Here are some of the database conversion and programming guidelines, best practices, keeping quality, performance and maintainability in mind. This list many not be complete at this moment, and might be constantly updated.

  • Decide upon a database naming convention, standardize it across your organization and be consistent in following it. It helps make your code more readable and understandable.
  • Make sure you normalize your data at least till 3rd normal form. At the same time, do not compromise on query performance. A little bit of de-normalization helps queries perform faster.
  • Do not use SELECT * in your queries. Always write the required column names after the SELECT statement, like SELECT CustomerID, CustomerFirstName, City. This technique results in less disk IO and less network traffic and hence better performance.
  • Do not depend on undocumented functionality. The reasons being: you will not get support from Oracle, Microsoft, Sybase or IBM, when something goes wrong with your undocumented code - undocumented functionality is not guaranteed to exist (or behave the same) in a future release or service pack, there by breaking your code.
  • Try not to use system tables directly. System table structures may change in a future releases. Wherever possible, use the sp_help* stored procedures or INFORMATION_SCHEMA views. There might be situations where you cannot avoid accessing system table though.
  • Write comments in your stored procedures, triggers and SQL batches generously, whenever something is not very obvious. This helps other programmers understand your code clearly. Don't worry about the length of the comments, as it won't impact the performance, unlike interpreted languages like ASP 2.0.
  • Try to avoid server side cursors as much as possible. Always stick to 'set based approach' instead of a 'procedural approach' for accessing/manipulating data.

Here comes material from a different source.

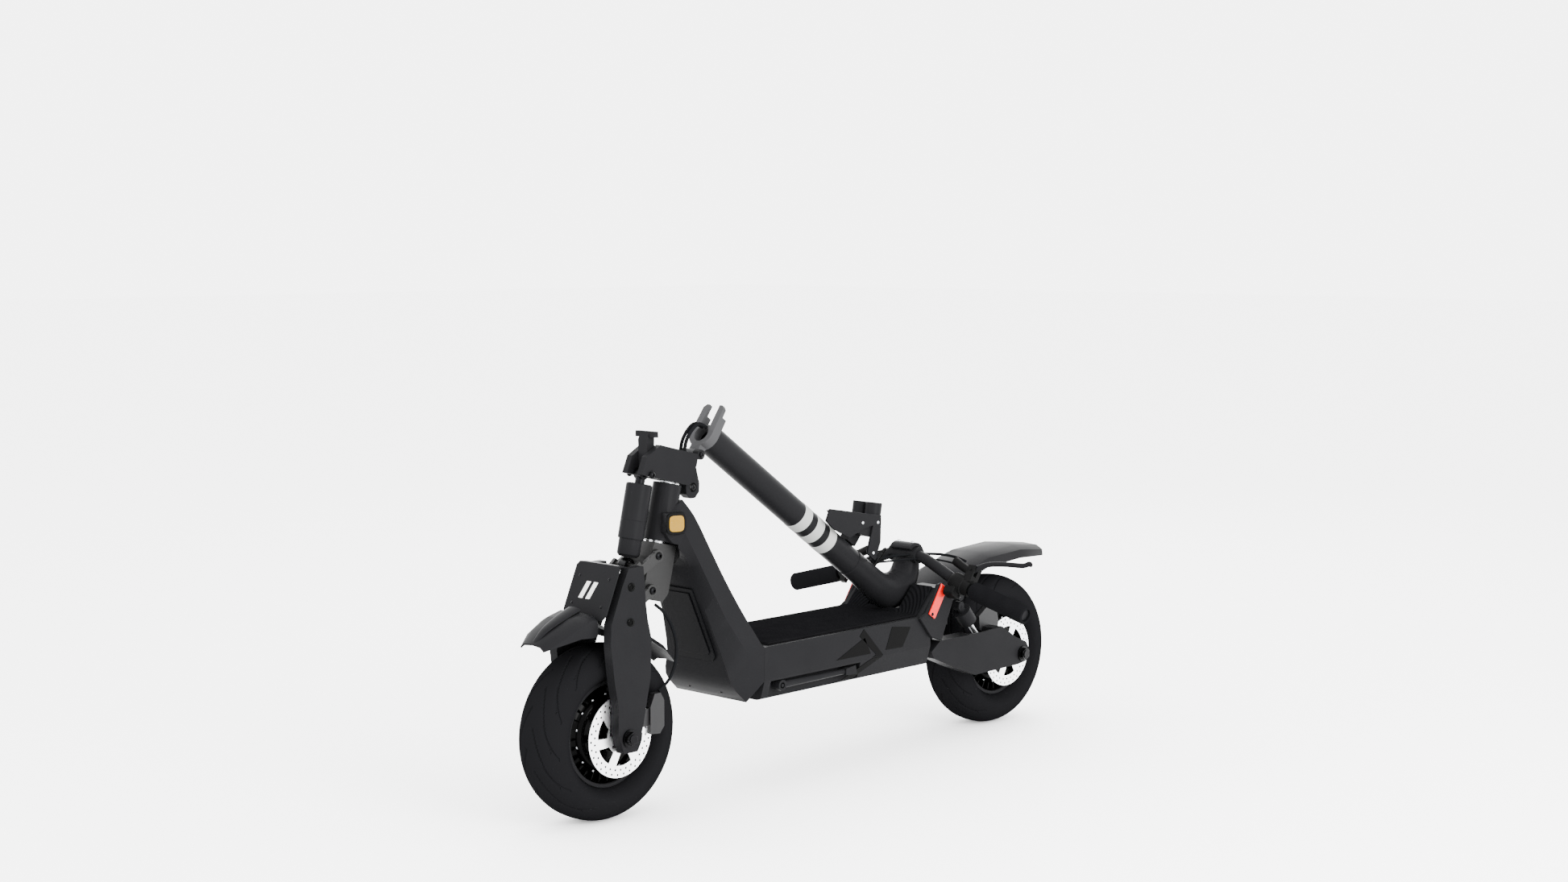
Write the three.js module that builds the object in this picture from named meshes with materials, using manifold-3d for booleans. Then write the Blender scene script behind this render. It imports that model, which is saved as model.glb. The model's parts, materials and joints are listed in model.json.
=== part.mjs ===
// Electric kick scooter, folded: a three.js assembly of separate named pieces.
// Millimetres. +X is forward, +Y is the rider's left, +Z is up. The origin is on the ground midway
// between the wheels.
import * as THREE from "three";
import { mergeVertices } from "three/addons/utils/BufferGeometryUtils.js";
import Module from "manifold-3d";

const wasm = await Module();
wasm.setup();

// ---------------------------------------------------------------- driving dimensions
const WHEELBASE = 1046.6;
const TYRE_RADIUS = 150;
const TYRE_HALF_WIDTH = 51.3;
const RIM_RADIUS = 91.7;
const RIM_HALF_WIDTH = 29;
const ROTOR_RADIUS = 70;
const ROTOR_THICKNESS = 2;
const AXLE_RADIUS = 8;
const GAP = 0.3;                    // between pieces that touch
const RUNNING = 0.8;                // between a pin and its hole

const DECK_RISE = 114;              // deck top above the axles
const DECK_DEPTH = 94;              // deck top to the frame's lower face
const DECK_HALF_WIDTH = 98;
const DECK_WALL = 12;
const SIDE_RAIL = 29;                // each side of the battery tray inside the deck
const PAN_THICKNESS = 4;
const RAMP_RUN = 48;                // kick ramp behind the deck
const RAMP_RISE = 50;
const MAT_THICKNESS = 4;
const STEM_VALLEY = 36;             // half width of the gap in the tail ramp for the folded stem

const RAKE = 14;                    // steering axis, degrees back from upright
const HEAD_AHEAD = -179.3;          // steering axis at the bracket's top face, from the front axle
const HEAD_ABOVE_DECK = 351;        // the same point above the deck
const FORK_HEAD_DROP = 315;         // from that point down to the fork's shoulders
const HEAD_TUBE_RADIUS = 25;
const STEERER_RADIUS = 14;
const BRACKET_HALF_WIDTH = 25;
const BRACKET_DEPTH = 57;
const FOLD_ANGLE = 111;             // stem travel from folded to upright, degrees
const HINGE_BACK = 44;              // fold hinge behind the steering axis
const KNUCKLE_RADIUS = 9;
const KNUCKLE_HALF = 12;
const FLANGE_THICKNESS = 18;
const PRONG_REACH = 57;
const PRONG_THICKNESS = 8;          // where the latch bar sits on the prongs

const LINK_FORWARD = 56;            // suspension link, measured in the steering frame
const LINK_DROP = 51.5;
const LINK_SPACING = 60;
const LINK_PIVOT = [22, -186.5];    // upper link on the lower bracket
const PIVOT_RADIUS = 6;
const FRONT_SHOCK_RADIUS = 22.5;
const SHOCK_TOP = [65, -54];
const SHOCK_FOOT = [61.7, -211];

const STEM_RADIUS = 26;
const STEM_WALL = 3;
const STEM_TUBE_START = 19;
const STEM_TUBE_END = 470;
const BAR_RISE = 608;               // bar centre above the bracket face, along the stem
const BAR_REACH = 93;               // bar centre ahead of the stem
const BAR_RADIUS = 11;
const BAR_HALF_LENGTH = 293;
const GRIP_RADIUS = 17.5;
const GRIP_LENGTH = 124;

const SWING_AHEAD = 255.3;          // swingarm pivot from the rear axle
const SWING_ABOVE = 42;
const SWING_HALF_WIDTH = 96;
const REAR_SHOCK_RADIUS = 18;
const KICKSTAND_LENGTH = 193;

// ---------------------------------------------------------------- placed points
const frontAxle = new THREE.Vector3(WHEELBASE / 2, 0, TYRE_RADIUS);
const rearAxle = new THREE.Vector3(-WHEELBASE / 2, 0, TYRE_RADIUS);
const tyreTop = 2 * TYRE_RADIUS;
const deckTop = TYRE_RADIUS + DECK_RISE;
const head = new THREE.Vector3(frontAxle.x + HEAD_AHEAD, 0, deckTop + HEAD_ABOVE_DECK);
const shoulder = head.z - FORK_HEAD_DROP;
const trayHalfWidth = DECK_HALF_WIDTH - SIDE_RAIL;
const deckBottom = deckTop - DECK_DEPTH;
const swingPivot = new THREE.Vector3(rearAxle.x + SWING_AHEAD, 0, rearAxle.z + SWING_ABOVE);
const legInner = TYRE_HALF_WIDTH + 9.7;
const legOuter = legInner + 19;
const swingInner = TYRE_HALF_WIDTH + 12.7;
const rotorY = TYRE_HALF_WIDTH + 5.5;
const rad = Math.PI / 180;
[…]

Cursors can be easily avoided by SELECT statements in many cases. If a cursor is unavoidable, use a simple WHILE loop instead, to loop through the table. Generally a WHILE loop is faster than a cursor most of the times. But for a WHILE loop to replace a cursor you need a column (primary key or unique key) to identify each row uniquely and every table should have a primary or unique key.
  • Avoid creation of temporary tables while processing data, as much as possible, as creating a temporary table means more disk IO. Consider advanced SQL or views or table variables of SQL Server 2000 or derived tables, instead of temporary tables. Keep in mind that, in some cases, using a temporary table performs better than a highly complicated query.

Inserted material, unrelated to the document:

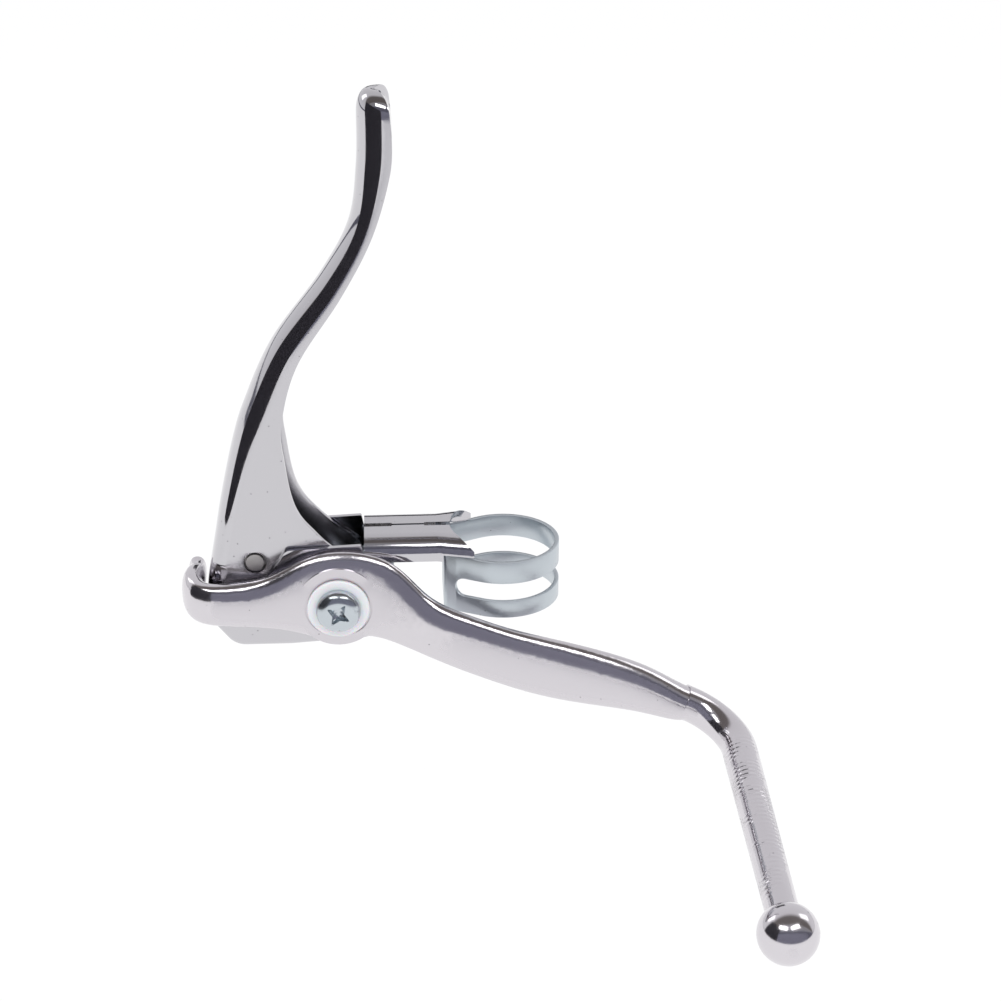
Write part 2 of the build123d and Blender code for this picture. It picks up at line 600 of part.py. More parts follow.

  • Try to avoid wildcard characters at the beginning of a word while searching using the LIKE keyword, as that results in an index scan, which is defeating the purpose of having an index. In the following statements first one results in an index scan, while the second statement results in an index seek: a) SELECT LocationID FROM Locations WHERE Specialties LIKE '%apples', b) SELECT LocationID FROM Locations WHERE Specialties LIKE 'A%s'.
  • While designing database, design it keeping 'performance' in mind. You can't really tune performance later, when your database is in production, as it involves rebuilding tables/indexes, re-writing queries. Use the graphical execution plan in Query Analyzer or SHOWPLAN_TEXT or SHOWPLAN_ALL commands to analyze your queries. Make sure your queries do 'Index seeks' instead of 'Index scans' or 'Table scans'. A table scan or an index scan is a very bad thing and should be avoided where possible (sometimes when the table is too small or when the whole table needs to be processed, the optimizer will choose a table or index scan).

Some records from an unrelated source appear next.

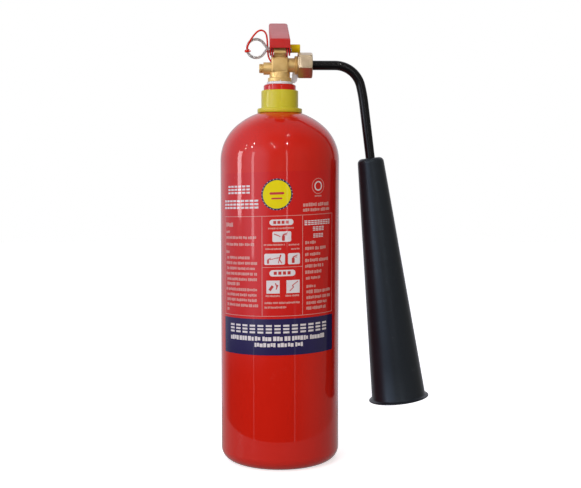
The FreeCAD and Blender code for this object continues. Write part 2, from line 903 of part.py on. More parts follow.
def build():
    os.makedirs("parts", exist_ok=True)
    pieces = {
        "cylinder_shell": cylinder_shell(),
        "label": label(),
        "neck_collar": neck_collar(),
        "thread_tape": thread_tape(),
        "valve_body": valve_body(),
        "gland_nut": gland_nut(),
        "stem_oring": stem_oring(),
        "spring_retainer": spring_retainer(),
        "dip_tube": dip_tube(),
        "valve_spring": valve_spring(),
        "poppet": poppet(),
        "poppet_seal": poppet_seal(),
        "push_rod": push_rod(),
        "relief_cap": relief_cap(),
        "burst_disc": burst_disc(),
        "relief_gasket": relief_gasket(),
        "outlet_gasket": outlet_gasket(),
        "union_nut": union_nut(),
        "squeeze_lever": squeeze_lever(),
        "carry_handle": carry_handle(),
        "handle_rivet": handle_rivet(),
        "pivot_pin": pivot_pin(),
        "pivot_clip": pivot_clip(),
        "safety_pin": safety_pin(),
        "pin_cap": pin_cap(),
        "seal_thread": seal_thread(),
        "ring_knot": ring_knot(),
        "tail_knot": tail_knot(),
        "tube_ferrule": tube_ferrule(),
        "discharge_tube": discharge_tube(),
        "horn_shell": horn_shell(),
        "horn_washer": horn_washer(),
        "horn_locknut": horn_locknut(),
        "nozzle_tip": nozzle_tip(),
    }
    for name, shape in pieces.items():
        volume = round(shape.Volume, 1)
        print(name, "solids", len(shape.Solids), "valid", shape.isValid(), "volume", volume)
        save(name, shape)


build()
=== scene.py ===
import bmesh
import bpy
import json
import math
import random
from mathutils import Matrix, Vector


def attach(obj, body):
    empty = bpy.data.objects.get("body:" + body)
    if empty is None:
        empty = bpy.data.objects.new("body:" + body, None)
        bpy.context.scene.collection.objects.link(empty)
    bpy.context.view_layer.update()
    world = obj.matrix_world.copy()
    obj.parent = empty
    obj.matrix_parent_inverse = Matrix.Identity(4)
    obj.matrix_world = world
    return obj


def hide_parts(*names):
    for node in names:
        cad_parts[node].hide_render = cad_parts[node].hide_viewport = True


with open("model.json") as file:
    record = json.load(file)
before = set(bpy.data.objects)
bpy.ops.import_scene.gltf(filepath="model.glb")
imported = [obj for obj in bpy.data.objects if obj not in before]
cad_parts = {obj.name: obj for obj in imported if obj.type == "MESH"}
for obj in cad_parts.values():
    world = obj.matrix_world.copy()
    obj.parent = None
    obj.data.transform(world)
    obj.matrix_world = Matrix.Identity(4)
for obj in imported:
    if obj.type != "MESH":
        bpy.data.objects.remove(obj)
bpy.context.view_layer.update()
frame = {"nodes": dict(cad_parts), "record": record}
scene = bpy.context.scene
millimetre = 0.001
print("frame loaded,", len(frame["nodes"]), "nodes")


def addObject(name, data):
    thing = bpy.data.objects.new(name, data)
    scene.collection.objects.link(thing)
    return thing


# Camera
viewpoint = {
    "place": (-0.024, -1.139, 0.3177),
    "lookDown": 3.72,   # degrees below level
    "turnRight": 1.812,
    "lens": 62.6,
    "sensor": 36.0,
}


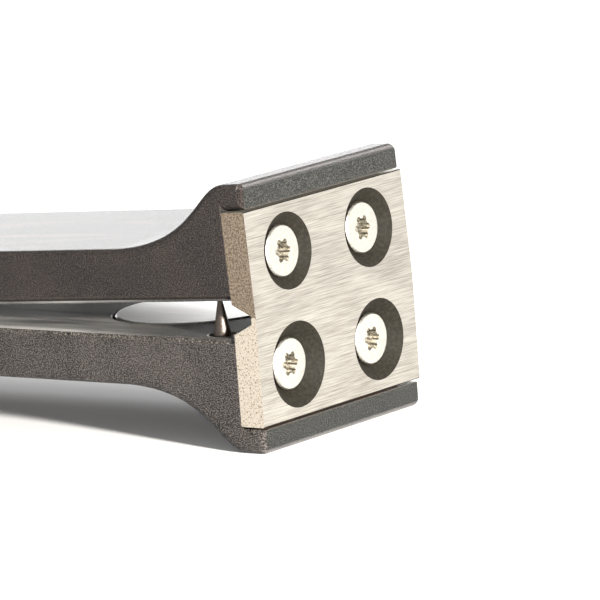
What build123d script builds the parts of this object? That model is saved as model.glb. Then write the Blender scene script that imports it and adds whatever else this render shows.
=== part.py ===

  • Prefix the table names with owner names, as this improves readability, avoids any unnecessary confusions. Microsoft SQL Server Books Online even states that qualifying tables names, with owner names helps in execution plan reuse.
  • Use the more readable ANSI-Standard Join clauses instead of the old style joins. With ANSI joins the WHERE clause is used only for filtering data. Whereas with older style joins, the WHERE clause handles both the join condition and filtering data.
  • Views are generally used to show specific data to specific users based on their interest. Views are also used to restrict access to the base tables by granting permission on only views. Yet another significant use of views is that, they simplify your queries. Incorporate your frequently required complicated joins and calculations into a view, so that you don't have to repeat those joins/calculations in all your queries, instead just select from the view.
  • Do not let your front-end applications query/manipulate the data directly using SELECT or INSERT/UPDATE/DELETE statements. Instead, create stored procedures, and let your applications access these stored procedures. This keeps the data access clean and consistent across all the modules of your application, at the same time centralizing the business logic within the database.
  • If you have a choice, do not store binary files, image files (Binary large objects or BLOBs) etc. inside the database. Instead store the path to the binary/image file in the database and use that as a pointer to the actual binary file. Retrieving, manipulating these large binary files is better performed outside the database and after all, database is not meant for storing files.
  • Avoid dynamic SQL statements as much as possible. Dynamic SQL tends to be slower than static SQL, as SQL Server must generate an execution plan every time at runtime. IF and CASE statements come in handy to avoid dynamic SQL. Another major disadvantage of using dynamic SQL is that, it requires the users to have direct access permissions on all accessed objects like tables and views. Generally, users are given access to the stored procedures that reference the tables, but not directly on the tables. In this case, dynamic SQL will not work.
  • Offload tasks like string manipulations, concatenations, row numbering, case conversions, type conversions etc. to the front-end applications, if these operations are going to consume more CPU cycles on the database server (it's okay to do simple string manipulations on the database end though). Also try to do basic validations in the front-end itself during data entry. This saves unnecessary network roundtrips.